-- Exercise requirements --
Return the full listing exactly as it is written.

-- Information supplied start --

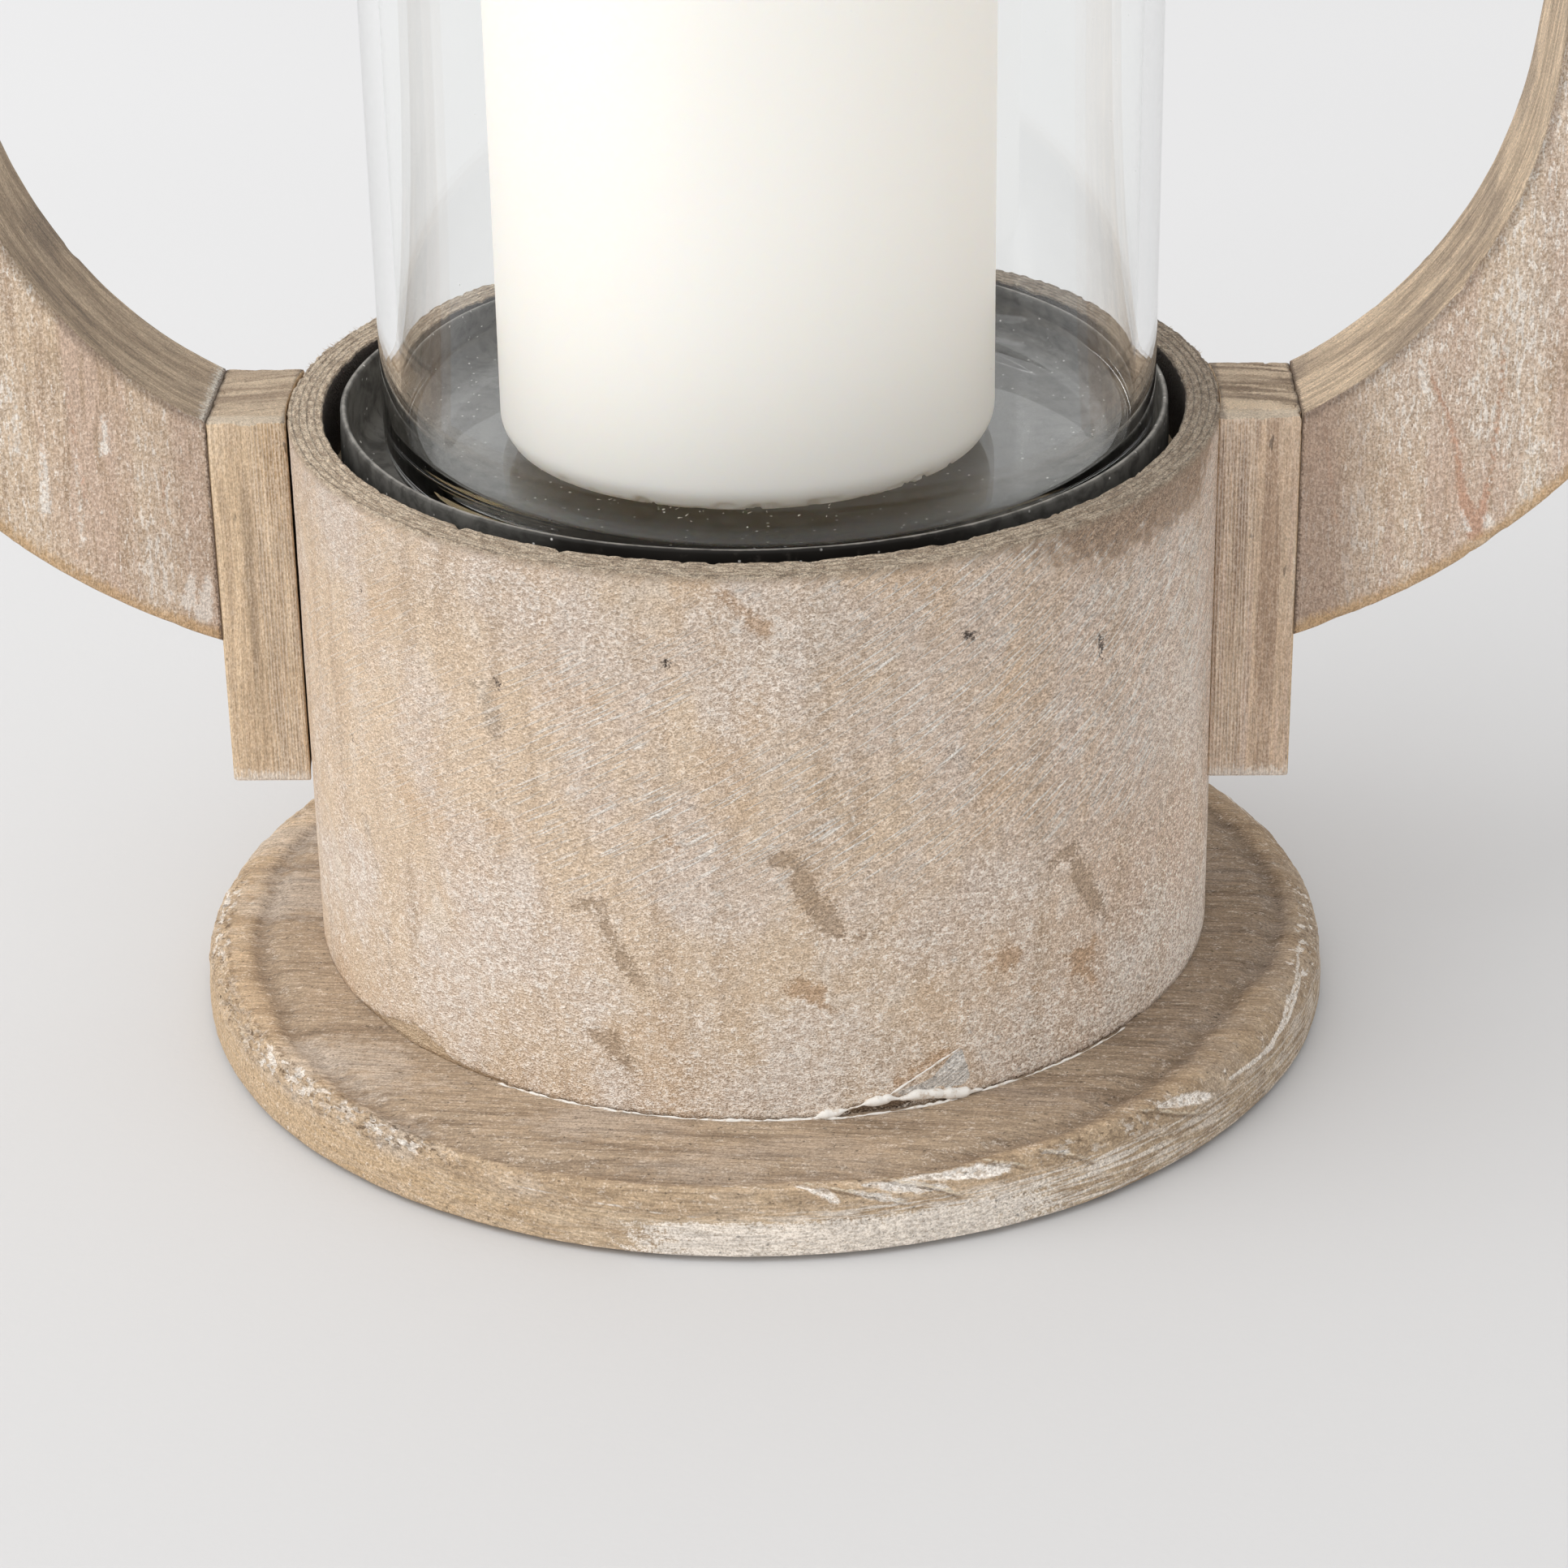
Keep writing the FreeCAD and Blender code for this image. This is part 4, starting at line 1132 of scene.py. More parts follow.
def drum_finish():
    """Rubbed veneer with sanding scratches and torn spots, grey ply ends on the rim and painted shade inside.
    """
    shade = Shade("drum_veneer")
    along, radius, height = round_drum(shade)
    point = shade.vector(along, radius, height)
    grit = point.stretch(0.85, 1, 1).noise(3.8, 1, 0.7)
    sand = point.stretch(0.62, 1, 1).noise(2.1, 2, 0.6)
    clumps = point.noise(0.5, 3, 0.65)
    patch = point.stretch(1, 1, 0.7).noise(0.055, 3, 0.6)
    streaks = point.stretch(1, 1, 0.1).noise(0.25, 3, 0.6)
    fray = sand * 0.5 + grit * 0.5
    rightward = along.ramp(10, 75)

    colour = shade.mix(patch.ramp(0.36, 0.6), DRUM_PINK, DRUM_TAN)
    colour.paint(rightward * 0.8, DRUM_ROSE)
    colour.paint(streaks.ramp(0.48, 0.7, 0, 0.6), DRUM_BROWN)
    warm = point.stretch(1, 1, 0.5).noise(0.09, 2, 0.5, 0.5).ramp(0.54, 0.7, 0, 0.5)
    colour.paint(warm, DRUM_RUST)

    lean = rightward * 0.05 + height.ramp(16, 44, 0.05, 0)
    lean += patch.ramp(0.3, 0.7, 0.085, -0.085)
    lean += (clumps - 0.5) * 0.28
    far_right = along.ramp(50, 72, 0, 0.085) * height.ramp(34, 60, 0.3, 1)
    lean += far_right - 0.014
    lean += abs(along).ramp(14, 34, 0.03, 0)
    speck = (fray + lean).ramp(0.42, 0.63, 0, 0.46)
    spark = (sand + lean + (grit - 0.5) * 0.3).ramp(0.6, 0.68, 0, 0.75)
    speck |= spark
    haze = point.stretch(1, 1, 0.6).noise(0.13, 3, 0.6, 0.6)
    speck |= haze.ramp(0.52, 0.68, 0, 0.5) * fray.ramp(0.3, 0.55)
    blotch = (clumps + lean).ramp(0.68, 0.78, 0, 0.7)
    grouped = point.noise(0.035, 2, 0.5).ramp(0.36, 0.52, 0.25, 1)
    high_up = height.ramp(36, 56) * grouped
    high_up *= along.ramp(-45, -15, 0.45, 1)
    rising = slanted(shade, along, height, 31, 0.11, 2.9).ramp(0.56, 0.62)
    steeper = slanted(shade, along, height, 40, 0.13, 3.3, 7.3).ramp(0.57, 0.63)
    scratches = (rising | steeper * rightward) * high_up
    speck *= 1 - high_up * 0.52
    white = speck | (blotch | scratches)

    ragged = fray * 0.5 + clumps * 0.5
    brown = shade.inside("brown", ragged, 0.6, 6)
    rust = shade.inside("rust", ragged, 0.6, 6)
    grey = shade.inside("grey", fray, 0.9, 3)
    chip = shade.inside("chip", clumps, 0.12)
    smear = shade.inside("smear", sand, 0.08, 0.5)
    gap = shade.inside("gap", fray, 0.15)
    bare = brown | rust | chip
    white *= 1 - bare * 0.8
    colour.paint(brown * 0.68, (0.42, 0.3, 0.2))
    colour.paint(rust * 0.62, (0.52, 0.32, 0.175))
    colour.paint(grey * 0.45, (0.34, 0.275, 0.22))
    colour.paint(chip, (0.62, 0.46, 0.3))
    outline = abs(shade.attribute("chip") - 0.1).ramp(0, 0.45, 0.5, 0)
    colour.paint(outline, (0.36, 0.25, 0.16))
    colour.paint(white, WASH_WHITE)
    reach = along.ramp(30, 62, -0.75, 0)
    reach += along.ramp(80, 98, 0, -0.75)
    soiled = height.ramp(82, 97) + (clumps + fray - 1) * 1.5
    soiled = (soiled + reach).ramp(0.42, 0.72, 0, 0.8)
    colour.paint(soiled, shade.mix(grit, (0.2, 0.125, 0.075), (0.5, 0.34, 0.22)))
    brushed = slanted(shade, along, height, 32, 0.12, 2.6, 3.1)
    plaster = shade.mix(brushed.ramp(0.4, 0.6), (0.9, 0.86, 0.81), (0.58, 0.53, 0.48))
    colour.paint(smear, plaster)
    colour.paint(gap, shade.mix(grit, (0.2, 0.13, 0.08), (0.42, 0.3, 0.2)))
    colour.tint(grit.ramp(0.25, 0.75, 0.78, 1.2))
    colour.tint(sand.ramp(0.3, 0.7, 0.88, 1.08))
    colour.tint(height.ramp(74, 90, 1, 0.94))
    colour.tint(along.ramp(62, 84, 1, 1.07))
    lively = along.ramp(-40, 50, 0.1, 1.1) * ((grit + sand) * 0.5 - 0.5)
    colour.tint(lively + 1)
    colour.paint(shade.inside("pit", fray, 0.3), (0.07, 0.05, 0.04))

    up = shade.normal()[2]
    inward = (DRUM_RADIUS - radius) * (1 / DRUM_WALL)
    turn = shade.math("PINGPONG", inward * PLIES + clumps * 0.35, 0.5)
    ends = shade.vector(along * 0.5, radius * 1.8, height).noise(1, 3, 0.65)
    rim = shade.mix(ends.ramp(0.4, 0.6), END_GREY, END_PALE)
    rim.tint(turn.ramp(0, 0.18, 0.56, 1.02))
    # Painted light and shadow: the rim's top lighter towards the left and darker towards the right, where the
    # candle's shadow falls.
    rim.tint(along.ramp(0, 90, 1.1, 0.84))
    rim.tint(along.ramp(-80, -15, 1.25, 1))
    rim.paint(shade.attribute("worn_edge").ramp(0.25, 0.7), (0.33, 0.21, 0.14))
    rim.tint(grit.ramp(0.3, 0.7, 0.62, 1.28))
    top_edge = (height + fray * 2.4).ramp(RIM_TOP - 0.3, RIM_TOP + 1.1, 0, 0.8)
    edge_line = (height + (fray - 0.5) * 3).ramp(RIM_TOP - 1.8, RIM_TOP - 0.4, 0, 0.45)
    colour.paint(edge_line, (0.34, 0.25, 0.175))
    at_rim = up.ramp(0.3, 0.7) | top_edge
    colour.paint(at_rim, rim)
    # Painted shade: the inside of the drum is coloured near black, as the shade in the gap round the pan.
    inside = radius.ramp(DRUM_RADIUS - 0.9 * DRUM_WALL, DRUM_RADIUS - 0.6 * DRUM_WALL, 1, 0)
    inside *= up.ramp(0.3, 0.7, 1, 0)
    colour.paint(inside, (0.06, 0.048, 0.04))

    relief = grit * 0.6 + (sand * 0.6 + clumps * 0.5)
    relief += scratches * 0.14
    return shade.finish(colour, 0.68, shade.bump(relief, 0.7), Specular_IOR_Level=0.45)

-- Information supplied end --

-- Full output --
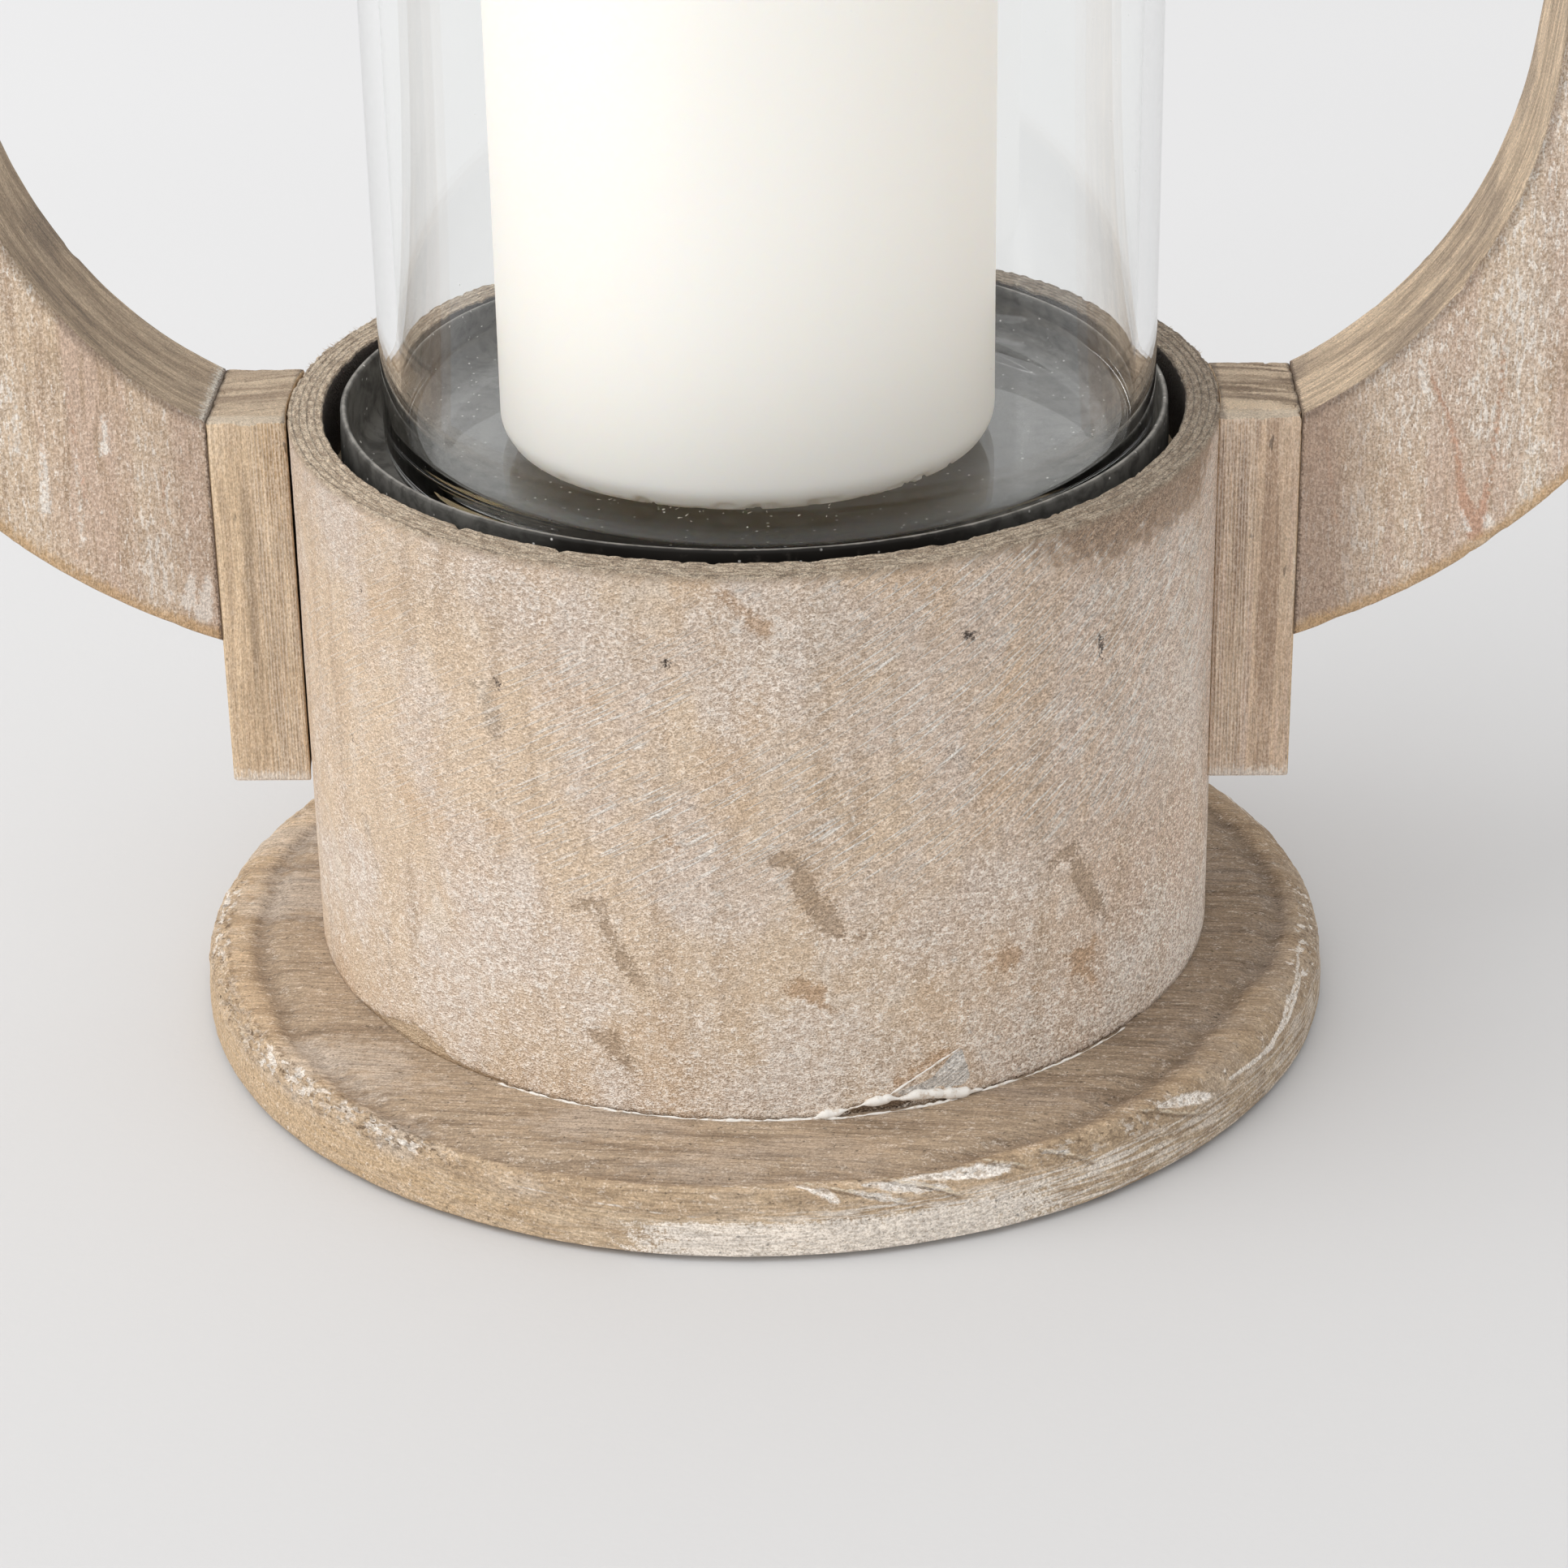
Keep writing the FreeCAD and Blender code for this image. This is part 4, starting at line 1132 of scene.py. More parts follow.
def drum_finish():
    """Rubbed veneer with sanding scratches and torn spots, grey ply ends on the rim and painted shade inside.
    """
    shade = Shade("drum_veneer")
    along, radius, height = round_drum(shade)
    point = shade.vector(along, radius, height)
    grit = point.stretch(0.85, 1, 1).noise(3.8, 1, 0.7)
    sand = point.stretch(0.62, 1, 1).noise(2.1, 2, 0.6)
    clumps = point.noise(0.5, 3, 0.65)
    patch = point.stretch(1, 1, 0.7).noise(0.055, 3, 0.6)
    streaks = point.stretch(1, 1, 0.1).noise(0.25, 3, 0.6)
    fray = sand * 0.5 + grit * 0.5
    rightward = along.ramp(10, 75)

    colour = shade.mix(patch.ramp(0.36, 0.6), DRUM_PINK, DRUM_TAN)
    colour.paint(rightward * 0.8, DRUM_ROSE)
    colour.paint(streaks.ramp(0.48, 0.7, 0, 0.6), DRUM_BROWN)
    warm = point.stretch(1, 1, 0.5).noise(0.09, 2, 0.5, 0.5).ramp(0.54, 0.7, 0, 0.5)
    colour.paint(warm, DRUM_RUST)

    lean = rightward * 0.05 + height.ramp(16, 44, 0.05, 0)
    lean += patch.ramp(0.3, 0.7, 0.085, -0.085)
    lean += (clumps - 0.5) * 0.28
    far_right = along.ramp(50, 72, 0, 0.085) * height.ramp(34, 60, 0.3, 1)
    lean += far_right - 0.014
    lean += abs(along).ramp(14, 34, 0.03, 0)
    speck = (fray + lean).ramp(0.42, 0.63, 0, 0.46)
    spark = (sand + lean + (grit - 0.5) * 0.3).ramp(0.6, 0.68, 0, 0.75)
    speck |= spark
    haze = point.stretch(1, 1, 0.6).noise(0.13, 3, 0.6, 0.6)
    speck |= haze.ramp(0.52, 0.68, 0, 0.5) * fray.ramp(0.3, 0.55)
    blotch = (clumps + lean).ramp(0.68, 0.78, 0, 0.7)
    grouped = point.noise(0.035, 2, 0.5).ramp(0.36, 0.52, 0.25, 1)
    high_up = height.ramp(36, 56) * grouped
    high_up *= along.ramp(-45, -15, 0.45, 1)
    rising = slanted(shade, along, height, 31, 0.11, 2.9).ramp(0.56, 0.62)
    steeper = slanted(shade, along, height, 40, 0.13, 3.3, 7.3).ramp(0.57, 0.63)
    scratches = (rising | steeper * rightward) * high_up
    speck *= 1 - high_up * 0.52
    white = speck | (blotch | scratches)

    ragged = fray * 0.5 + clumps * 0.5
    brown = shade.inside("brown", ragged, 0.6, 6)
    rust = shade.inside("rust", ragged, 0.6, 6)
    grey = shade.inside("grey", fray, 0.9, 3)
    chip = shade.inside("chip", clumps, 0.12)
    smear = shade.inside("smear", sand, 0.08, 0.5)
    gap = shade.inside("gap", fray, 0.15)
    bare = brown | rust | chip
    white *= 1 - bare * 0.8
    colour.paint(brown * 0.68, (0.42, 0.3, 0.2))
    colour.paint(rust * 0.62, (0.52, 0.32, 0.175))
    colour.paint(grey * 0.45, (0.34, 0.275, 0.22))
    colour.paint(chip, (0.62, 0.46, 0.3))
    outline = abs(shade.attribute("chip") - 0.1).ramp(0, 0.45, 0.5, 0)
    colour.paint(outline, (0.36, 0.25, 0.16))
    colour.paint(white, WASH_WHITE)
    reach = along.ramp(30, 62, -0.75, 0)
    reach += along.ramp(80, 98, 0, -0.75)
    soiled = height.ramp(82, 97) + (clumps + fray - 1) * 1.5
    soiled = (soiled + reach).ramp(0.42, 0.72, 0, 0.8)
    colour.paint(soiled, shade.mix(grit, (0.2, 0.125, 0.075), (0.5, 0.34, 0.22)))
    brushed = slanted(shade, along, height, 32, 0.12, 2.6, 3.1)
    plaster = shade.mix(brushed.ramp(0.4, 0.6), (0.9, 0.86, 0.81), (0.58, 0.53, 0.48))
    colour.paint(smear, plaster)
    colour.paint(gap, shade.mix(grit, (0.2, 0.13, 0.08), (0.42, 0.3, 0.2)))
    colour.tint(grit.ramp(0.25, 0.75, 0.78, 1.2))
    colour.tint(sand.ramp(0.3, 0.7, 0.88, 1.08))
    colour.tint(height.ramp(74, 90, 1, 0.94))
    colour.tint(along.ramp(62, 84, 1, 1.07))
    lively = along.ramp(-40, 50, 0.1, 1.1) * ((grit + sand) * 0.5 - 0.5)
    colour.tint(lively + 1)
    colour.paint(shade.inside("pit", fray, 0.3), (0.07, 0.05, 0.04))

    up = shade.normal()[2]
    inward = (DRUM_RADIUS - radius) * (1 / DRUM_WALL)
    turn = shade.math("PINGPONG", inward * PLIES + clumps * 0.35, 0.5)
    ends = shade.vector(along * 0.5, radius * 1.8, height).noise(1, 3, 0.65)
    rim = shade.mix(ends.ramp(0.4, 0.6), END_GREY, END_PALE)
    rim.tint(turn.ramp(0, 0.18, 0.56, 1.02))
    # Painted light and shadow: the rim's top lighter towards the left and darker towards the right, where the
    # candle's shadow falls.
    rim.tint(along.ramp(0, 90, 1.1, 0.84))
    rim.tint(along.ramp(-80, -15, 1.25, 1))
    rim.paint(shade.attribute("worn_edge").ramp(0.25, 0.7), (0.33, 0.21, 0.14))
    rim.tint(grit.ramp(0.3, 0.7, 0.62, 1.28))
    top_edge = (height + fray * 2.4).ramp(RIM_TOP - 0.3, RIM_TOP + 1.1, 0, 0.8)
    edge_line = (height + (fray - 0.5) * 3).ramp(RIM_TOP - 1.8, RIM_TOP - 0.4, 0, 0.45)
    colour.paint(edge_line, (0.34, 0.25, 0.175))
    at_rim = up.ramp(0.3, 0.7) | top_edge
    colour.paint(at_rim, rim)
    # Painted shade: the inside of the drum is coloured near black, as the shade in the gap round the pan.
    inside = radius.ramp(DRUM_RADIUS - 0.9 * DRUM_WALL, DRUM_RADIUS - 0.6 * DRUM_WALL, 1, 0)
    inside *= up.ramp(0.3, 0.7, 1, 0)
    colour.paint(inside, (0.06, 0.048, 0.04))

    relief = grit * 0.6 + (sand * 0.6 + clumps * 0.5)
    relief += scratches * 0.14
    return shade.finish(colour, 0.68, shade.bump(relief, 0.7), Specular_IOR_Level=0.45)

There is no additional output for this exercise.